By Guy Cohen, Head of Policy at Privitar 

Last week, Californian voters approved Proposition 24 (also known as the California Privacy Rights Act of 2020, or CPRA), a ballot initiative intended to build upon the state’s current privacy legislation, the California Consumer Protection ACT (CCPA) of 2018.

What is the California Privacy Rights Act (CPRA)

The CPRA moves closer to the GDPR; bringing in an independent regulator, the right to correct inaccurate information, data minimization, and purpose limitation, and more. 
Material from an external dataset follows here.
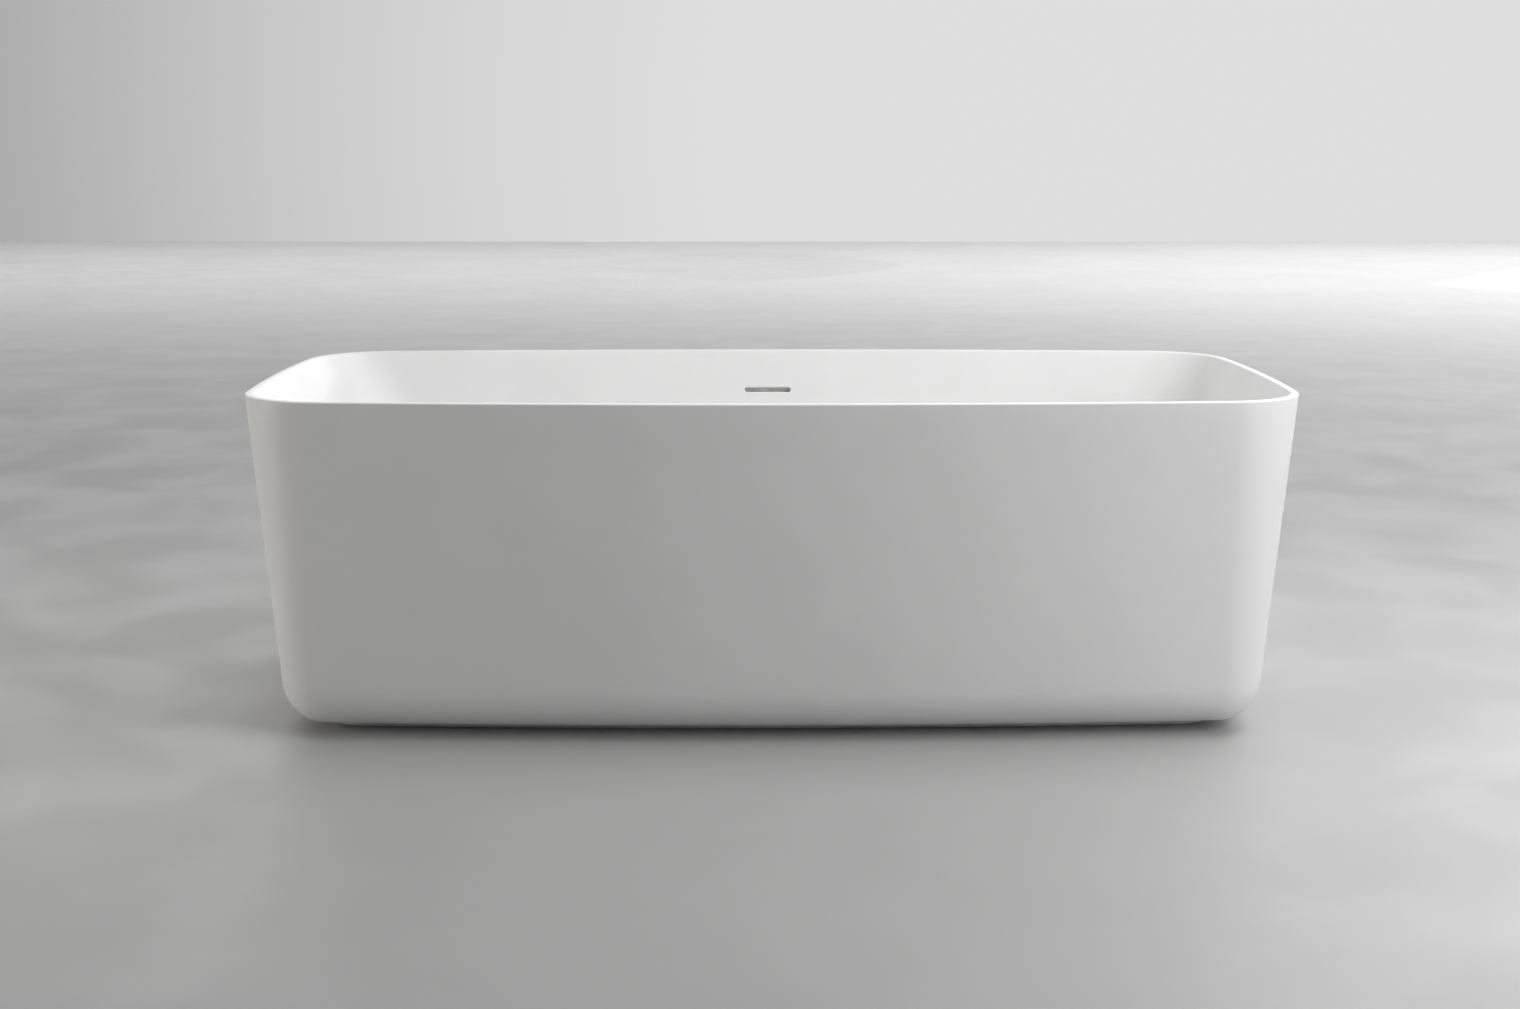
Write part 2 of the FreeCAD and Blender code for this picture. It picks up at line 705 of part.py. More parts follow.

While the CPRA will most directly impact Californian citizens and the organizations that do business with them, people from across the United States are largely in favor of taking a similar approach to consumer privacy protection. A post-election Privitar poll of 1,000 American consumers run by market research firm Dynata found that:  

  • 83% of consumers wish they had a similar law to Prop. 24
  • 72% want a national data privacy protection law (21% believe state law is enough)
  • More than half of consumers (58%) would be more likely to support a candidate who supported stronger data protection

For organizations wondering what the U.S. privacy landscape might look like in a few years’ time, this is instructive but by no means conclusive.
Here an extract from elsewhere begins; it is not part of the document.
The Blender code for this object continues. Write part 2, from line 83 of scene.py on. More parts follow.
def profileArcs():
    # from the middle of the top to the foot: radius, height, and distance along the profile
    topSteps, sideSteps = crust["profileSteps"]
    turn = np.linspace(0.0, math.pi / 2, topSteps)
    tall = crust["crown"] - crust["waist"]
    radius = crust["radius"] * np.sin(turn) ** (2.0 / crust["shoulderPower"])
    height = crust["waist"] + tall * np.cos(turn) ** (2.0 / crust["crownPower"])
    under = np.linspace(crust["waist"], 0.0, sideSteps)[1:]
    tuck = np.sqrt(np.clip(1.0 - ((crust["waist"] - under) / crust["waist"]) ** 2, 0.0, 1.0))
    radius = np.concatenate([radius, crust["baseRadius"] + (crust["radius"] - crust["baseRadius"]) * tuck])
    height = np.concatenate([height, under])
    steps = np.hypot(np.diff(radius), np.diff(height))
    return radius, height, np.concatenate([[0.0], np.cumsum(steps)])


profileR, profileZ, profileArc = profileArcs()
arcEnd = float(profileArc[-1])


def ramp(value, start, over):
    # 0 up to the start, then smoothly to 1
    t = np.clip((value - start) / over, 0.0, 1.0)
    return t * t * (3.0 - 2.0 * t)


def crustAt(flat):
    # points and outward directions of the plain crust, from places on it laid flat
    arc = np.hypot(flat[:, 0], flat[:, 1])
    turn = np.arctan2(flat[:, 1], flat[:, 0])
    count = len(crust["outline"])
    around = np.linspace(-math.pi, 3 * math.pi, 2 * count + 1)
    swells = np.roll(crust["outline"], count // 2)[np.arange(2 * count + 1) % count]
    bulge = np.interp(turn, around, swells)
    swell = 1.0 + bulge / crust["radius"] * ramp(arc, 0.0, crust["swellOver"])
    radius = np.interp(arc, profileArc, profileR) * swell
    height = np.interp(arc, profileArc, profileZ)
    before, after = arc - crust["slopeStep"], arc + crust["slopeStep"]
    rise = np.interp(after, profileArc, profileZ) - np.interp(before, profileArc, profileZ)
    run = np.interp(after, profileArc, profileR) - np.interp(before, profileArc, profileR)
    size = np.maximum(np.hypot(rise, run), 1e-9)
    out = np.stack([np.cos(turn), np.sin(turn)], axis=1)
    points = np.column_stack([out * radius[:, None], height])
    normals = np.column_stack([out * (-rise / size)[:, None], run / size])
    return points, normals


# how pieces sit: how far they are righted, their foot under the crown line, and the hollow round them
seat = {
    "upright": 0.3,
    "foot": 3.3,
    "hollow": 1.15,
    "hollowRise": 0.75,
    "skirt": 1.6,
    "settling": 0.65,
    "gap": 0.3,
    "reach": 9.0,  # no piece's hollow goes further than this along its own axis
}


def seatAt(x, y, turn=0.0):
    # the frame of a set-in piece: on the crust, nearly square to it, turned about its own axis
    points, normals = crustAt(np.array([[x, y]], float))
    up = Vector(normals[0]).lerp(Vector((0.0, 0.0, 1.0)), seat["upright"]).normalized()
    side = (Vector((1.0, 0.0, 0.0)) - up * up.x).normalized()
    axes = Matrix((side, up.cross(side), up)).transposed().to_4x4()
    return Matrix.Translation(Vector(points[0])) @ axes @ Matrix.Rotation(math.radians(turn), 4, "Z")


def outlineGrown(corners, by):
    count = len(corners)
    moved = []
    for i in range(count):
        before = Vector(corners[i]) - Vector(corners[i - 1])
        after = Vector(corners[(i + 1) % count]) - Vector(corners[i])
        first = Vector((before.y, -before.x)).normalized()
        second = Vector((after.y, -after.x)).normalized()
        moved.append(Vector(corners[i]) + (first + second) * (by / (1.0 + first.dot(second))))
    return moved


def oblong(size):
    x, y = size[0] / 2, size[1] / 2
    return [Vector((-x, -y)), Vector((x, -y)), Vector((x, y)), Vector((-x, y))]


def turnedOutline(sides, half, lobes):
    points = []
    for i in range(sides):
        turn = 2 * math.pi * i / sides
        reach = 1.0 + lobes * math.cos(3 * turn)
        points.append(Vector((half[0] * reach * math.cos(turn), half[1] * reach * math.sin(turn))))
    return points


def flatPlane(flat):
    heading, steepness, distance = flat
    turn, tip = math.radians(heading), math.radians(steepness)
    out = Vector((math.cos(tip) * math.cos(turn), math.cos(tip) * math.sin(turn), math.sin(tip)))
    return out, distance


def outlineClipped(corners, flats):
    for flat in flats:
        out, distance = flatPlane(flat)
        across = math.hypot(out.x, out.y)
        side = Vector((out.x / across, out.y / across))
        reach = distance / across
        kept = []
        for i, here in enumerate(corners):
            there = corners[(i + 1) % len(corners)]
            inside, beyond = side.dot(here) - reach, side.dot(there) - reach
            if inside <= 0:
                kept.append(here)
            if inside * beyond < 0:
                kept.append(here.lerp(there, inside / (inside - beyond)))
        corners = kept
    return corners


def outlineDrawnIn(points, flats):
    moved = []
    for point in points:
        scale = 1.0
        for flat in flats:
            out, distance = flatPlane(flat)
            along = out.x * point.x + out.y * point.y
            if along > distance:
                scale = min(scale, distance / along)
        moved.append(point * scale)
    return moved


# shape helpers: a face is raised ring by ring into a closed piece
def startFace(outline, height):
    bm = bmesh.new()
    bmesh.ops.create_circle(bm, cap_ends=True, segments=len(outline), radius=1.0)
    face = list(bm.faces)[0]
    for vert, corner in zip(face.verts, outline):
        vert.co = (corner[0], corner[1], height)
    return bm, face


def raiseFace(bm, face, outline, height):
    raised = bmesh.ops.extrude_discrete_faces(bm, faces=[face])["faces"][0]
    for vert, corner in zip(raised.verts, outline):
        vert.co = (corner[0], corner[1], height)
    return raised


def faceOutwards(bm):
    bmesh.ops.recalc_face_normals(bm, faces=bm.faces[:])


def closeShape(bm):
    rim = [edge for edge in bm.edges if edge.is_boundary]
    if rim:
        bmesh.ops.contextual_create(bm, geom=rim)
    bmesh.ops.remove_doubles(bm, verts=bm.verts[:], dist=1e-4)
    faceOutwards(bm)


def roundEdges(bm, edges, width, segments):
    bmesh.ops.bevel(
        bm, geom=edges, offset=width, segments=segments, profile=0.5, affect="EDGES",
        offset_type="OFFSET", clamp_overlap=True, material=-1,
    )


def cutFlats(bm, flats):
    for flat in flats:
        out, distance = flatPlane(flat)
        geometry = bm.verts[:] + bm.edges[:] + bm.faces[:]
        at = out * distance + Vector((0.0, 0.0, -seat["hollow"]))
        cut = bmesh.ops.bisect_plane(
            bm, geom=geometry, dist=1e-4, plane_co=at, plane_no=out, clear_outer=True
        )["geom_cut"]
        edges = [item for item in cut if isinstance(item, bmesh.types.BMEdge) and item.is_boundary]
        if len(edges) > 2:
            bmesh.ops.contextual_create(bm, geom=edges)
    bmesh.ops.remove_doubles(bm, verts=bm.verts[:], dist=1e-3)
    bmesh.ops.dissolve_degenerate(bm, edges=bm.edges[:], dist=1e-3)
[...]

For organizations that do business in California and/or with Californian residents, there are some clear considerations that should be taken into account today to prepare for the CPRA’s eventual enforcement.

What are the biggest differences for businesses from CCPA?

The CPRA makes a wide range of changes to the CCPA. Three significant  changes in business should be aware of are: 

  1. Fines and claims have been made a little tougher.
    Fines for unintentional violations relating to children’s data have been tripled and the 30-day‘ cure’ provision, whereby an organization had 30 days to try and remedy a breach, has been removed. 
  2. Consumers can opt-out of all sharing.
    Under the CCPA the “opt-out” only relates to selling data. While the definition of sale was very broad, the CPRA is even broader, extending it to all data sharing.
  3. Consumers can opt-out of secondary uses of sensitive data.
    The CPRA introduces a new category of data: sensitive data. This includes things like health information, information about race or sexual orientation, personal messages, and precise geolocation. Under the CPRA, for sensitive data, consumers can opt-out not just from sharing from one company to another, but also any secondary uses of the data within a company. That means consumers can request their data not be used for any purposes beyond what is necessary to provide the goods or services.
What do businesses need to do to prepare?

Although the CPRA won’t come into effect for a little over two years, preparing for some of the changes may take time, and so it is worth starting thinking about what the CPRA means for your business now. 

For example, limits on both data sharing and internal secondary uses of sensitive data may reduce many organizations’ ability to gain insights and extract value from the data they hold. 

To understand how this may affect you, start by looking at what data you currently share, or have shared with you, and whether you hold data classified as ‘sensitive’ under the new definition. If you do, consider what the impact would be if your consumers decided to opt-out and how you might mitigate this risk. Would providing better privacy protections and greater transparency reduce the likelihood of consumers opting out? Could you use de-identified data that is out of the scope of the law? 

Strategies such as these, if pursued, may take time to implement, meaning it’s worthwhile starting now.